Album Review: Shinedown’s Planet Zero

Band: Shinedown

Album: Planet Zero

Genre: Rock

Release Date: July 1, 2022

Standout Tracks: “Dysfunctional You,” “Dead Don’t Die,” “America Burning,” “A Symptom of Being Human,” “Sure Is Fun,” and “What You Wanted”

I know it’s been more than two weeks since Planet Zero dropped, but I was instructed to give this album my full attention before forming an opinion and, unfortunately, my first 3-4 plays of it were in my car while driving. I don’t consider that a deep dive, since I was trying to focus on the road at the same time. Lol.

I have since run through the album in its entirety several times, and the only thing I can say is… I love it. I love everything about it. There’s not a single track I find it necessary to skip, and there are several – even more than listed above – that I absolutely must hear every day.

It’s Shinedown. I don’t know how else to explain it. Planet Zero encompasses all the elements that make this band great. It’s raw and emotional. They hit the listener straight out of the gate with “No Sleep Tonight” and the title track, a no-holds-barred commentary on cancel culture. Then they strike the emotions with the encouraging “Dysfunctional You.” After that, we’re back to the unfiltered anger and frustration in “Dead Don’t Die” and “America Burning” before again offering a sense of solace with “A Symptom of Being Human” and “Hope.”

The second half of the record seems to stem from that – hope.
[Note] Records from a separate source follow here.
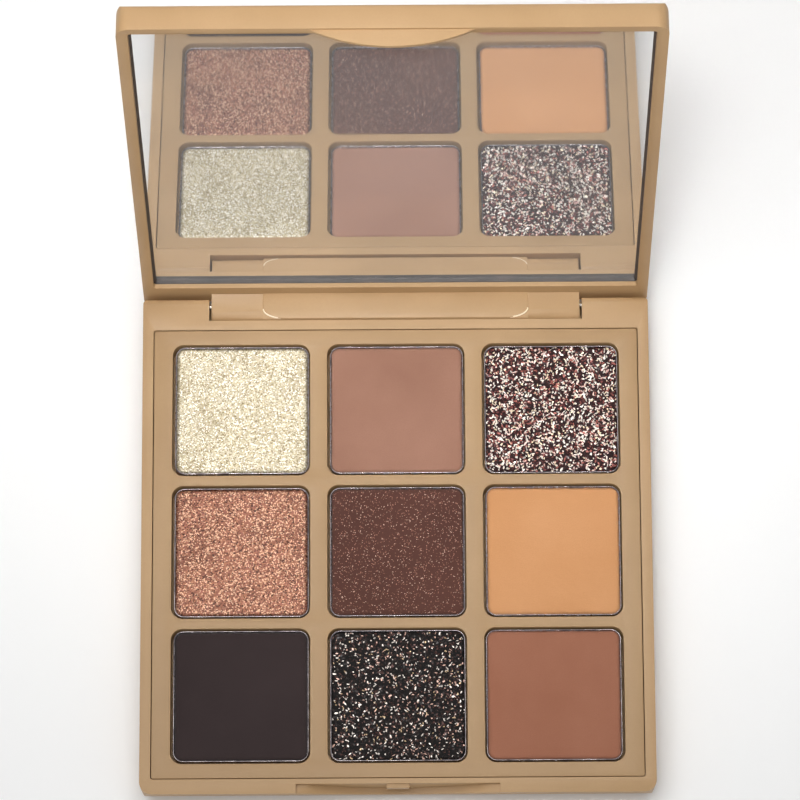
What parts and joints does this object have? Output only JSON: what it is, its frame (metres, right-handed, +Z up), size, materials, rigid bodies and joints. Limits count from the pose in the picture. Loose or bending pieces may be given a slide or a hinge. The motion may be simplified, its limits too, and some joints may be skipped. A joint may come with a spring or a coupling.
{
  "type": "eyeshadow palette",
  "caption": "Flat square makeup palette with a grid of pressed powder pans in a tray and a hinged lid that holds a mirror.",
  "frame": {"origin": "middle of the underside of the base, on the surface that the case rests on", "axes": "+X to the right across the case, +Y from the front edge to the hinge, +Z up"},
  "size_m": [0.098, 0.125, 0.1006],
  "materials": {
    "case_plastic": "satin moulded plastic, golden tan",
    "pan_metal": "thin pressed tinplate",
    "champagne_powder": "pressed powder, fine champagne shimmer",
    "rosy_taupe_powder": "pressed powder, matte",
    "pink_glitter_powder": "pressed dark powder, dense pink and gold flakes",
    "copper_powder": "pressed powder, copper shimmer",
    "brown_powder": "pressed powder with fine sparkle",
    "peach_powder": "pressed powder, matte",
    "near_black_powder": "pressed powder, matte",
    "black_glitter_powder": "pressed black powder with scattered flakes",
    "terracotta_powder": "pressed powder, matte",
    "glue": "set hot-melt glue",
    "mirror": "back-silvered glass",
    "tape": "thin adhesive foam sheet",
    "pin_steel": "drawn wire"
  },
  "bodies": {
    "base": {"base_shell": "case_plastic", "pan_tray": "case_plastic", "pan_rear_left": "pan_metal", "pan_rear_middle": "pan_metal", "pan_rear_right": "pan_metal", "pan_middle_left": "pan_metal", "pan_centre": "pan_metal", "pan_middle_right": "pan_metal", "pan_front_left": "pan_metal", "pan_front_middle": "pan_metal", "pan_front_right": "pan_metal", "powder_champagne_shimmer": "champagne_powder", "powder_rosy_taupe": "rosy_taupe_powder", "powder_pink_glitter": "pink_glitter_powder", "powder_copper_shimmer": "copper_powder", "powder_brown_sparkle": "brown_powder", "powder_peach": "peach_powder", "powder_near_black": "near_black_powder", "powder_black_glitter": "black_glitter_powder", "powder_terracotta": "terracotta_powder", "pan_glue_pads": "glue", "hinge_pin_left": "pin_steel", "hinge_pin_right": "pin_steel"},
    "lid": {"lid_shell": "case_plastic", "mirror_glass": "mirror", "mirror_tape": "tape"}
  },
  "joints": [
    {"name": "lid_hinge", "type": "hinge", "parent": "base", "child": "lid", "pos_m": [0, 0.04765, 0.00673], "axis": [1, 0, 0], "range_deg": [0, 103]}
  ]
}
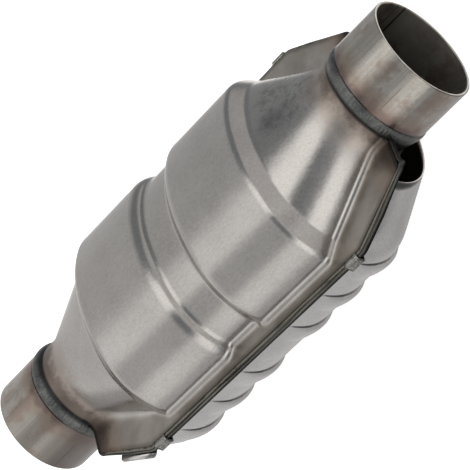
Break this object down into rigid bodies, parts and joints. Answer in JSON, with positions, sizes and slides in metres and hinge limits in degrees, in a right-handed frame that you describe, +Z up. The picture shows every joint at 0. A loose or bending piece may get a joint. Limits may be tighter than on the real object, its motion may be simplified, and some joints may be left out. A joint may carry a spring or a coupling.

While “Clueless and Dramatic” continues the theme of our current WTF society, it simultaneously serves up a solution. “Turn it off!” vocalist Brent Smith insists in the closing refrain. “Save yourself from the clueless and dramatic!”

We next enter the might-as-well-enjoy-it phase with “Sure Is Fun,” a personal favorite of mine. This is followed by the heartfelt, meaningful “Daylight,” because what would a Shinedown album be without at least one tear-jerking balladesque song? (Be ready for that track live; I’ve seen it and it’s magical.)

The record concludes with that sense of hope still intact, if fatalistic, and an acknowledgement that this is our reality and despite the state of things, none of us can look away. But there is also a rationale, a kind of plea to those in power – and all of us, in general. “Is this what you wanted?” the band asks, to which the answer should be a very plaintive no.

There are a lot of complexities on this album, a confusion and angst that reflects what many of us are feeling these days. However, I think that, at the core, the band maintains the one thing they have always preached: we are all human, we all have flaws and shortcomings, we are all victims of the human condition, so just be good and be kind. Turn it off and focus on being a human. We don’t need the media – social, mainstream, whatever – telling us how to do that. It’s simply in our nature.